Iran/nucléaire : comment décrypter Genève ?

Les Occidentaux sont perplexes. Ils ne savent comment interpréter le résultat des pourparlers de Genève, le 1er octobre, entre le groupe des Six, dit P5 +1 (les cinq membres permanents du Conseil de sécurité des Nations unies plus l’Allemagne) et les représentants du régime iranien.

A première vue, il s’agit d’une avancée sur le dossier du nucléaire. Les Iraniens ont accepté de transférer à l’étranger – on parle de la Russie et de la France – de l’uranium enrichi afin qu’il soit transformé en combustible. On ignore en quelle quantité mais si ce geste se confirmait, il signifierait que le régime des mollahs renonce à une partie de la matière fissile qui lui permettrait de construire une arme nucléaire. Le conditionnel est cependant de rigueur car un des participants iranien à la réunion de Genève, l’ambassadeur à Londres, a déclaré n’avoir pas entendu parler du sujet pendant les discussions. Il est possible de que ce soit le signe de désaccords au sein de la direction iranienne, en attendant peut-être la décision du guide suprême, l’ayatollah Khamenei.

C’était le premier contact depuis plusieurs mois entre les négociateurs internationaux et le régime de Téhéran, alors que les Occidentaux évoquaient de plus en plus ouvertement l’hypothèse de nouvelles sanctions. En effet, l’Iran n’a répondu ni à la condition posée depuis longtemps par les Européens — et les Américains du temps de George W. Bush —, à savoir la suspension de l’enrichissement de l’uranium, ni à la main tendue par Barack Obama depuis la campagne électorale puis sont élection à la présidence des Etats-Unis. Au contraire, les Iraniens se sont livrés ces dernières semaines à quelques provocations dont ils ont le secret, lancement de fusées à moyenne portée, annonce d’une nouvelle usine d’enrichissement près de la ville sainte de Qom, etc. Dans la meilleure des hypothèses c’était une démonstration de force en vue de la réunion de Genève, au pire, le signe d’un refus total de négocier sérieusement.
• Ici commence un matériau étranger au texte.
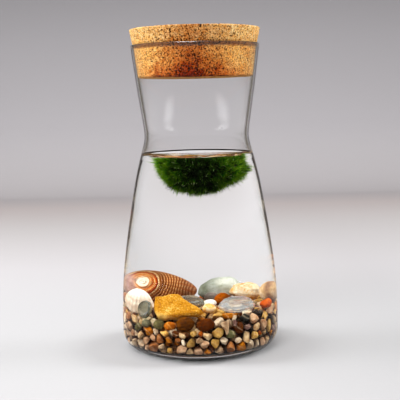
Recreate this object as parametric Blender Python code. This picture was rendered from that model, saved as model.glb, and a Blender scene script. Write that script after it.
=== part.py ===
"""A marimo moss ball afloat in a corked glass jar of water, over gravel, pebbles and shells.

Metres, +Z up. The origin is the middle of the jar's foot, on the surface that it stands on.
-Y is the front: the yellow stone lies there, against the glass.
"""
import math
from collections import namedtuple

import bmesh
import bpy
from mathutils import Euler, Vector, noise
from mathutils.bvhtree import BVHTree

MM = 0.001

# Driving dimensions of the jar
JAR_HEIGHT = 202 * MM
JAR_RIM_RADIUS = 42.7 * MM
JAR_WAIST_RADIUS = 34.8 * MM
JAR_BODY_RADIUS = 52.4 * MM
GLASS_WALL = 1.8 * MM
GLASS_BASE = 6.2 * MM
FOOT_CORNER = 13 * MM
FIT_GAP = 0.3 * MM
LATHE_SEGMENTS = 40

# The jar's outer outline between its rim and its foot corner, as (height, radius)
JAR_OUTLINE = [
    (JAR_HEIGHT, JAR_RIM_RADIUS), (176 * MM, 39.3 * MM), (155 * MM, 36.2 * MM),
    (144.5 * MM, JAR_WAIST_RADIUS), (139 * MM, 35.1 * MM), (128.5 * MM, 37.8 * MM),
    (112.5 * MM, 41.6 * MM), (91 * MM, 45.4 * MM), (69 * MM, 48.9 * MM),
    (47 * MM, 51.4 * MM), (25 * MM, JAR_BODY_RADIUS), (FOOT_CORNER, JAR_BODY_RADIUS)]

# Driving dimensions of what the jar holds
CORK_TOP = 212.2 * MM
CORK_BOTTOM = 180.5 * MM
CORK_TOP_RADIUS = 42.9 * MM
CORK_EDGE = 0.8 * MM
WATER_LEVEL = 128.2 * MM
MENISCUS_RISE = 3 * MM
MENISCUS_REACH = 4 * MM
GRAVEL_TOP = 28.2 * MM
GRAVEL_LUMP = 0.7 * MM
GRAVEL_LUMP_SIZE = 9 * MM
DIP_DEPTH = 2.6 * MM
DIP_RADII = (24 * MM, 32 * MM)
DIP_ANGLES = (-184, -62)
DIP_BLEND = 22
SHELF_DROP = 5.6 * MM
SHELF_RADII = (38 * MM, 40.5 * MM)
SHELF_ANGLES = (-153, -72)
SHELF_BLEND = 9
GRAVEL_COLUMNS = 48
GRAVEL_CORNER_ROWS = 4
GRAVEL_SIDE_ROWS = 2
GRAVEL_TOP_SHARES = (1, 0.92, 0.83, 0.73, 0.63, 0.5, 0.36, 0.2)
GRAIN_DENT = 3.2 * MM
GRAIN_SHIFT = 0.25
GRAIN_CLEARANCE = 5 * MM
GRAIN_RADII = (14 * MM, 24 * MM)

MOSS_CENTRE = Vector((1.2, 0, 119.5)) * MM
MOSS_HALF_WIDTH = 24.5 * MM
MOSS_HALF_DEPTH = 22 * MM
MOSS_DROP = 17.6 * MM
MOSS_LUMP = 1.5 * MM
MOSS_LUMP_SIZE = 11 * MM
# Tufts that stand out from the moss, as direction, extra reach and spread in radians
MOSS_TUFTS = [
    (Vector((0.93, 0.34, -0.16)), 4.2 * MM, 0.24),
    (Vector((0.8, 0.26, -0.55)), 3.4 * MM, 0.2),
    (Vector((-1.0, -0.15, 0.2)), 1.6 * MM, 0.3)]

SHELL_HALF_LENGTH = 17.5 * MM
SHELL_HALF_WIDTH = 10.8 * MM
SHELL_DOME = 10.5 * MM
SHELL_MOUTH_DEPTH = 4.5 * MM
SHELL_LIP = 1.4 * MM
# The apex lies left of the middle; sizes as shares of the half length
SHELL_APEX = (-0.42, 0.02)
SHELL_WHORL_GROWTH = 2.6
SHELL_WHORL_START = 0.045
SHELL_SUTURE_DEPTH = 1.3 * MM
SHELL_RIB_HEIGHT = 0.25 * MM
SHELL_RIB_SPACING = 2.3 * MM
SHELL_PLACE = Vector((-19.3, 12.5, 0)) * MM
SHELL_TURN = (62, 4, -16)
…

A Genève, le secrétaire d’Etat adjoint William Burns a assisté aux pourparlers. C’était la première fois qu’un haut représentant américain siégeait face aux représentants de Téhéran depuis des années, si l’on met à part des conversations à un niveau moins élevé sur des sujets limités, comme l’Irak. De plus, William Burns et le ministre iranien des affaires étrangères Manouchehr Mottaki, ont eu, de trois quarts d’heure en marge de la réunion de Genève, qui a été jugé « constructif » par les deux parties.

D’où la question : les Iraniens sont-ils sérieux dans leur désir de négocier ? Ou ont-ils simplement fait un pas en arrière pour éviter un durcissement des sanctions, pour lesquelles d’ailleurs ni les Russes ni les Chinois ne sont très chauds, et pour gagner du temps ? Ce temps est mis à profit pour avancer dans le programme nucléaire militaire, comme vient de le constater une enquête de l’Agence internationale de l’énergie (AIEA).

Barack Obama a misé sur la négociation avec l’Iran, même si dans la rhétorique classique, il « n’exclut aucune option ». Autrement dit, l’option militaire est toujours sur la table, même si elle parait de moins en moins probable. Il s’est déclaré satisfait des « déclarations constructives » des Iraniens à Genève mais il en attend maintenant des « actions constructives ».

Une nouvelle réunion doit avoir lieu avant la fin du mois. D’ici là, on saura peut-être si les Iraniens jouent un de leur jeu favori ou s’ils envisagent d’entrer dans un processus de négociation. Selon les spécialistes, l’attitude plus constructive du président Ahmadinejad et des mollahs au pouvoir, si elle se confirme, s’expliquerait par la situation dans laquelle ils se trouvent depuis les élections présidentielles contestées de juin. Ils doivent lutter sur trois fronts : contre l’opposition en Iran, contre les contestataires au sein même du régime et contre la communauté internationale. Cela fait beaucoup à la fois. Ils auraient donc décidé de soulager le front extérieur.

Si négociation il y a, leur revendication principale est une discussion directe au plus haut niveau avec les Etats-Unis, c’est-à-dire entre les deux présidents, sur l’ensemble du contentieux entre les deux pays. Avant de s’engager dans cette voie, Barack Obama voudra certainement s’assurer que les nouvelles dispositions de Téhéran ne sont pas qu’un rideau de fumée.